*Instructions for the task*
From the listing below, copy only the lines running from the line that contains "Turn this picture of an object into a build123d" to the line that contains "from math import", both included.

*Data for the task*
## Begin

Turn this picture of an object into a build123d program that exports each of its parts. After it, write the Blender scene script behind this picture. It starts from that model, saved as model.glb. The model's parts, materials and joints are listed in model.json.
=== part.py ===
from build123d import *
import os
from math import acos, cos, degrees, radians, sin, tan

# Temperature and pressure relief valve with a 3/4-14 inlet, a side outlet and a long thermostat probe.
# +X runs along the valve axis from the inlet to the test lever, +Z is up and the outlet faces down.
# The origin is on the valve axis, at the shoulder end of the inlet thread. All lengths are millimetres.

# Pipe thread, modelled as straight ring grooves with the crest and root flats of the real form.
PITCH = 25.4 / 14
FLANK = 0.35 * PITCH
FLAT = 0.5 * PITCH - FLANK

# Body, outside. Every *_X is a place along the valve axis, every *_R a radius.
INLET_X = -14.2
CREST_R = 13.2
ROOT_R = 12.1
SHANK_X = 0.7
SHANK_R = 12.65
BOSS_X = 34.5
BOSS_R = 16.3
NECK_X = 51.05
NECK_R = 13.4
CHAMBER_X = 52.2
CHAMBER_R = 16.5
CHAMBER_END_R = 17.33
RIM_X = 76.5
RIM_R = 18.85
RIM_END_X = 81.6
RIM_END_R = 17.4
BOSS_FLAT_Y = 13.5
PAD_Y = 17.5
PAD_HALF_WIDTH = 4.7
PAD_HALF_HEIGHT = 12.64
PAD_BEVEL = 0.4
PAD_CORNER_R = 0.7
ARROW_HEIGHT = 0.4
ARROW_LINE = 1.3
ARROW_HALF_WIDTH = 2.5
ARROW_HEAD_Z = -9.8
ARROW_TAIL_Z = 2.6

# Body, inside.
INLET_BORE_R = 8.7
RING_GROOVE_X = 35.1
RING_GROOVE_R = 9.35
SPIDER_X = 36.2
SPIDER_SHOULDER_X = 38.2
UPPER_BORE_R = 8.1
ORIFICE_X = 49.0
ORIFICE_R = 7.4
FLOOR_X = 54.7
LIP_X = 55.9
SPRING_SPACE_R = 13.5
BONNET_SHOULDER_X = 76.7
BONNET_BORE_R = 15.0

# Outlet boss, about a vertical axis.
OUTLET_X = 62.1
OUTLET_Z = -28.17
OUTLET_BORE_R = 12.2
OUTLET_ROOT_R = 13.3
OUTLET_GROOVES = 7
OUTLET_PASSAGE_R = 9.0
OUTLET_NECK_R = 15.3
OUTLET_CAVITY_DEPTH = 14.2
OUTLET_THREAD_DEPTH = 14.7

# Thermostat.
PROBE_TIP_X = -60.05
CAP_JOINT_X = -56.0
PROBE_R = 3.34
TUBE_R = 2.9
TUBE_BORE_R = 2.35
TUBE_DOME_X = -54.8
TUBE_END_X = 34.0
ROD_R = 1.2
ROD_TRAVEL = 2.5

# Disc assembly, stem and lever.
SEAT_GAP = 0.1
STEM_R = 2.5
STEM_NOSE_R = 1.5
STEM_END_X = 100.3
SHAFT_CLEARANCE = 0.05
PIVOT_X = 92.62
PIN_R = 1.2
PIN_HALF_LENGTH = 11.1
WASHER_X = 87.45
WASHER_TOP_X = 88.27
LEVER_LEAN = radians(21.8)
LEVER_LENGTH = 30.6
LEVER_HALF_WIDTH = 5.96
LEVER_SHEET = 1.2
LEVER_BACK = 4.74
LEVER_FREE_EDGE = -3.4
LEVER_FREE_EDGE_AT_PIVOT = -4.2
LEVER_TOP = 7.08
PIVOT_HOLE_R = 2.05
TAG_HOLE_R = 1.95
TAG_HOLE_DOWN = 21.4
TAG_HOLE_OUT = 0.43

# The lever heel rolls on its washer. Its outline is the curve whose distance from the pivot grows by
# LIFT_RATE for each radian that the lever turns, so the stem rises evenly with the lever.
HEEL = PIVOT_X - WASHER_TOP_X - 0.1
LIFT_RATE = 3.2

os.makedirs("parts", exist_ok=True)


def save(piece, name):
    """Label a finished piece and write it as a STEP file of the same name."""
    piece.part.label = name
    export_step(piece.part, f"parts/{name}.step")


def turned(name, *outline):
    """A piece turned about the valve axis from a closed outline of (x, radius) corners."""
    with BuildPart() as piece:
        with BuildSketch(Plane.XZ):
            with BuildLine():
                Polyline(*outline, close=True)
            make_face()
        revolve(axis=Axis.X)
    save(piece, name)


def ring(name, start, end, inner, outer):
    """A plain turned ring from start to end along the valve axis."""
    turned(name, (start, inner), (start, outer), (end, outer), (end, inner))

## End
## Begin

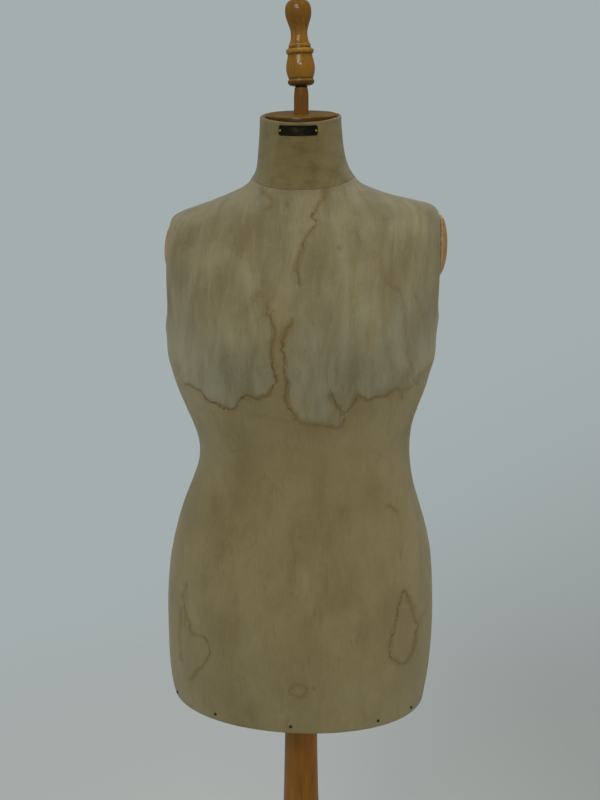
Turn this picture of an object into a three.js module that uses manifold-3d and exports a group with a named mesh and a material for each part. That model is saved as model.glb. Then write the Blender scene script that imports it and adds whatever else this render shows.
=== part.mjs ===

## End

*Solved exercise*
Turn this picture of an object into a build123d program that exports each of its parts. After it, write the Blender scene script behind this picture. It starts from that model, saved as model.glb. The model's parts, materials and joints are listed in model.json.
=== part.py ===
from build123d import *
import os
from math import acos, cos, degrees, radians, sin, tan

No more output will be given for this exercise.